* Brief
Your task is to repeat the listing exactly.
------ Data block ------
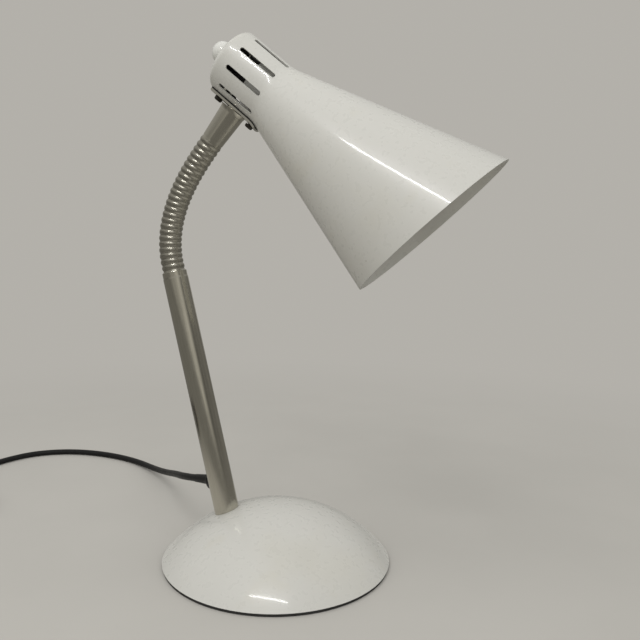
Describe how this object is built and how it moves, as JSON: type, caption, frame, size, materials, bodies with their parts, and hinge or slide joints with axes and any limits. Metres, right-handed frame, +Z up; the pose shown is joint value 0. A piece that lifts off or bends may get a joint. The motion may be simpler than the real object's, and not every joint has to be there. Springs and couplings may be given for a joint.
{
  "type": "desk lamp",
  "caption": "Small desk lamp with a weighted domed base, a leaning steel stem, a flexible ribbed arm and a slotted conical shade.",
  "frame": {"origin": "centre of the base's underside, on the table", "axes": "+Z up; +X towards the side that the head reaches to; the lamp is symmetric about the XZ plane"},
  "size_m": [0.4511, 0.2654, 0.3396],
  "materials": {
    "cream_paint": "gloss paint, slightly yellowed, with fine specks",
    "brushed_steel": "brushed along the tube",
    "plain_steel": "zinc plated",
    "dark_screw": "blackened",
    "cast_iron": "bare casting",
    "black_rubber": "matt",
    "black_pvc": "satin",
    "white_plastic": "gloss moulded",
    "black_plastic": "moulded",
    "brass": "bare"
  },
  "bodies": {
    "root": {"base_pad": "black_rubber", "base_shell": "cream_paint", "base_weight": "cast_iron", "stem_tube": "brushed_steel", "stem_foot_plug": "plain_steel", "stem_stud": "plain_steel", "stem_washer": "plain_steel", "stem_nut": "plain_steel", "cord_grommet": "black_rubber", "stem_lead": "black_pvc", "arm_link_01": "brushed_steel", "arm_lead": "black_pvc", "mains_cord": "black_pvc", "cord_coil": "black_pvc", "plug_body": "black_plastic", "plug_pins": "brass"},
    "link_02": {"arm_link_02": "brushed_steel"},
    "link_03": {"arm_link_03": "brushed_steel"},
    "link_04": {"arm_link_04": "brushed_steel"},
    "link_05": {"arm_link_05": "brushed_steel"},
    "link_06": {"arm_link_06": "brushed_steel"},
    "link_07": {"arm_link_07": "brushed_steel"},
    "link_08": {"arm_link_08": "brushed_steel"},
    "link_09": {"arm_link_09": "brushed_steel"},
    "link_10": {"arm_link_10": "brushed_steel"},
    "link_11": {"arm_link_11": "brushed_steel"},
    "head": {"arm_link_12": "brushed_steel", "upper_ferrule": "brushed_steel", "bracket_plate": "brushed_steel", "bracket_gasket": "black_rubber", "bracket_screws": "dark_screw", "lampholder_carrier": "plain_steel", "shade": "cream_paint", "lampholder_body": "black_plastic", "lampholder_nut": "plain_steel", "lampholder_skirt": "white_plastic", "screw_shell": "brass", "centre_contact": "brass", "switch_housing": "black_plastic", "switch_spring": "plain_steel", "head_lead": "black_pvc"},
    "switch_button": {"switch_button": "white_plastic"}
  },
  "joints": [
    {"name": "arm_bend_01", "type": "hinge", "parent": "root", "child": "link_02", "pos_m": [-0.07581, 0, 0.19774], "axis": [0, 1, 0], "range_deg": [-15, 7], "deforming": ["arm_lead"]},
    {"name": "arm_side_02", "type": "hinge", "parent": "link_02", "child": "link_03", "pos_m": [-0.07659, 0, 0.2053], "axis": [0.9991, 0, 0.0416], "range_deg": [-10, 10], "deforming": ["arm_lead"]},
    {"name": "arm_bend_03", "type": "hinge", "parent": "link_03", "child": "link_04", "pos_m": [-0.07644, 0, 0.21289], "axis": [0, 1, 0], "range_deg": [-15, 7], "deforming": ["arm_lead"]},
    {"name": "arm_side_04", "type": "hinge", "parent": "link_04", "child": "link_05", "pos_m": [-0.07544, 0, 0.22043], "axis": [0.9835, 0, -0.181], "range_deg": [-10, 10], "deforming": ["arm_lead"]},
    {"name": "arm_bend_05", "type": "hinge", "parent": "link_05", "child": "link_06", "pos_m": [-0.07369, 0, 0.22782], "axis": [0, 1, 0], "range_deg": [-15, 7], "deforming": ["arm_lead"]},
    {"name": "arm_side_06", "type": "hinge", "parent": "link_06", "child": "link_07", "pos_m": [-0.07128, 0, 0.23503], "axis": [0.9347, 0, -0.3554], "range_deg": [-10, 10], "deforming": ["arm_lead"]},
    {"name": "arm_bend_07", "type": "hinge", "parent": "link_07", "child": "link_08", "pos_m": [-0.06829, 0, 0.24202], "axis": [0, 1, 0], "range_deg": [-15, 7], "deforming": ["arm_lead"]},
    {"name": "arm_side_08", "type": "hinge", "parent": "link_08", "child": "link_09", "pos_m": [-0.06483, 0, 0.24879], "axis": [0.8764, 0, -0.4816], "range_deg": [-10, 10], "deforming": ["arm_lead"]},
    {"name": "arm_bend_09", "type": "hinge", "parent": "link_09", "child": "link_10", "pos_m": [-0.06098, 0, 0.25534], "axis": [0, 1, 0], "range_deg": [-15, 7], "deforming": ["arm_lead"]},
    {"name": "arm_side_10", "type": "hinge", "parent": "link_10", "child": "link_11", "pos_m": [-0.05681, 0, 0.26169], "axis": [0.8257, 0, -0.5642], "range_deg": [-10, 10], "deforming": ["arm_lead"]},
    {"name": "arm_bend_11", "type": "hinge", "parent": "link_11", "child": "head", "pos_m": [-0.0524, 0, 0.26788], "axis": [0, 1, 0], "range_deg": [-15, 7], "deforming": ["arm_lead"]},
    {"name": "button_press", "type": "slide", "parent": "head", "child": "switch_button", "axis": [0.7727, 0, -0.6347], "range_m": [0, 0.003], "stiffness_N_per_m": 300, "springref_m": -0.004, "deforming": ["switch_spring"]}
  ]
}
------
* Answer to the exercise
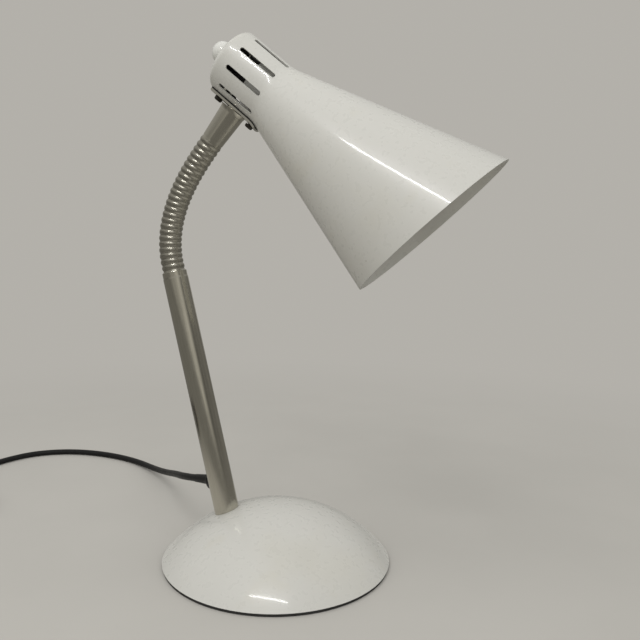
Describe how this object is built and how it moves, as JSON: type, caption, frame, size, materials, bodies with their parts, and hinge or slide joints with axes and any limits. Metres, right-handed frame, +Z up; the pose shown is joint value 0. A piece that lifts off or bends may get a joint. The motion may be simpler than the real object's, and not every joint has to be there. Springs and couplings may be given for a joint.
{
  "type": "desk lamp",
  "caption": "Small desk lamp with a weighted domed base, a leaning steel stem, a flexible ribbed arm and a slotted conical shade.",
  "frame": {"origin": "centre of the base's underside, on the table", "axes": "+Z up; +X towards the side that the head reaches to; the lamp is symmetric about the XZ plane"},
  "size_m": [0.4511, 0.2654, 0.3396],
  "materials": {
    "cream_paint": "gloss paint, slightly yellowed, with fine specks",
    "brushed_steel": "brushed along the tube",
    "plain_steel": "zinc plated",
    "dark_screw": "blackened",
    "cast_iron": "bare casting",
    "black_rubber": "matt",
    "black_pvc": "satin",
    "white_plastic": "gloss moulded",
    "black_plastic": "moulded",
    "brass": "bare"
  },
  "bodies": {
    "root": {"base_pad": "black_rubber", "base_shell": "cream_paint", "base_weight": "cast_iron", "stem_tube": "brushed_steel", "stem_foot_plug": "plain_steel", "stem_stud": "plain_steel", "stem_washer": "plain_steel", "stem_nut": "plain_steel", "cord_grommet": "black_rubber", "stem_lead": "black_pvc", "arm_link_01": "brushed_steel", "arm_lead": "black_pvc", "mains_cord": "black_pvc", "cord_coil": "black_pvc", "plug_body": "black_plastic", "plug_pins": "brass"},
    "link_02": {"arm_link_02": "brushed_steel"},
    "link_03": {"arm_link_03": "brushed_steel"},
    "link_04": {"arm_link_04": "brushed_steel"},
    "link_05": {"arm_link_05": "brushed_steel"},
    "link_06": {"arm_link_06": "brushed_steel"},
    "link_07": {"arm_link_07": "brushed_steel"},
    "link_08": {"arm_link_08": "brushed_steel"},
    "link_09": {"arm_link_09": "brushed_steel"},
    "link_10": {"arm_link_10": "brushed_steel"},
    "link_11": {"arm_link_11": "brushed_steel"},
    "head": {"arm_link_12": "brushed_steel", "upper_ferrule": "brushed_steel", "bracket_plate": "brushed_steel", "bracket_gasket": "black_rubber", "bracket_screws": "dark_screw", "lampholder_carrier": "plain_steel", "shade": "cream_paint", "lampholder_body": "black_plastic", "lampholder_nut": "plain_steel", "lampholder_skirt": "white_plastic", "screw_shell": "brass", "centre_contact": "brass", "switch_housing": "black_plastic", "switch_spring": "plain_steel", "head_lead": "black_pvc"},
    "switch_button": {"switch_button": "white_plastic"}
  },
  "joints": [
    {"name": "arm_bend_01", "type": "hinge", "parent": "root", "child": "link_02", "pos_m": [-0.07581, 0, 0.19774], "axis": [0, 1, 0], "range_deg": [-15, 7], "deforming": ["arm_lead"]},
    {"name": "arm_side_02", "type": "hinge", "parent": "link_02", "child": "link_03", "pos_m": [-0.07659, 0, 0.2053], "axis": [0.9991, 0, 0.0416], "range_deg": [-10, 10], "deforming": ["arm_lead"]},
    {"name": "arm_bend_03", "type": "hinge", "parent": "link_03", "child": "link_04", "pos_m": [-0.07644, 0, 0.21289], "axis": [0, 1, 0], "range_deg": [-15, 7], "deforming": ["arm_lead"]},
    {"name": "arm_side_04", "type": "hinge", "parent": "link_04", "child": "link_05", "pos_m": [-0.07544, 0, 0.22043], "axis": [0.9835, 0, -0.181], "range_deg": [-10, 10], "deforming": ["arm_lead"]},
    {"name": "arm_bend_05", "type": "hinge", "parent": "link_05", "child": "link_06", "pos_m": [-0.07369, 0, 0.22782], "axis": [0, 1, 0], "range_deg": [-15, 7], "deforming": ["arm_lead"]},
    {"name": "arm_side_06", "type": "hinge", "parent": "link_06", "child": "link_07", "pos_m": [-0.07128, 0, 0.23503], "axis": [0.9347, 0, -0.3554], "range_deg": [-10, 10], "deforming": ["arm_lead"]},
    {"name": "arm_bend_07", "type": "hinge", "parent": "link_07", "child": "link_08", "pos_m": [-0.06829, 0, 0.24202], "axis": [0, 1, 0], "range_deg": [-15, 7], "deforming": ["arm_lead"]},
    {"name": "arm_side_08", "type": "hinge", "parent": "link_08", "child": "link_09", "pos_m": [-0.06483, 0, 0.24879], "axis": [0.8764, 0, -0.4816], "range_deg": [-10, 10], "deforming": ["arm_lead"]},
    {"name": "arm_bend_09", "type": "hinge", "parent": "link_09", "child": "link_10", "pos_m": [-0.06098, 0, 0.25534], "axis": [0, 1, 0], "range_deg": [-15, 7], "deforming": ["arm_lead"]},
    {"name": "arm_side_10", "type": "hinge", "parent": "link_10", "child": "link_11", "pos_m": [-0.05681, 0, 0.26169], "axis": [0.8257, 0, -0.5642], "range_deg": [-10, 10], "deforming": ["arm_lead"]},
    {"name": "arm_bend_11", "type": "hinge", "parent": "link_11", "child": "head", "pos_m": [-0.0524, 0, 0.26788], "axis": [0, 1, 0], "range_deg": [-15, 7], "deforming": ["arm_lead"]},
    {"name": "button_press", "type": "slide", "parent": "head", "child": "switch_button", "axis": [0.7727, 0, -0.6347], "range_m": [0, 0.003], "stiffness_N_per_m": 300, "springref_m": -0.004, "deforming": ["switch_spring"]}
  ]
}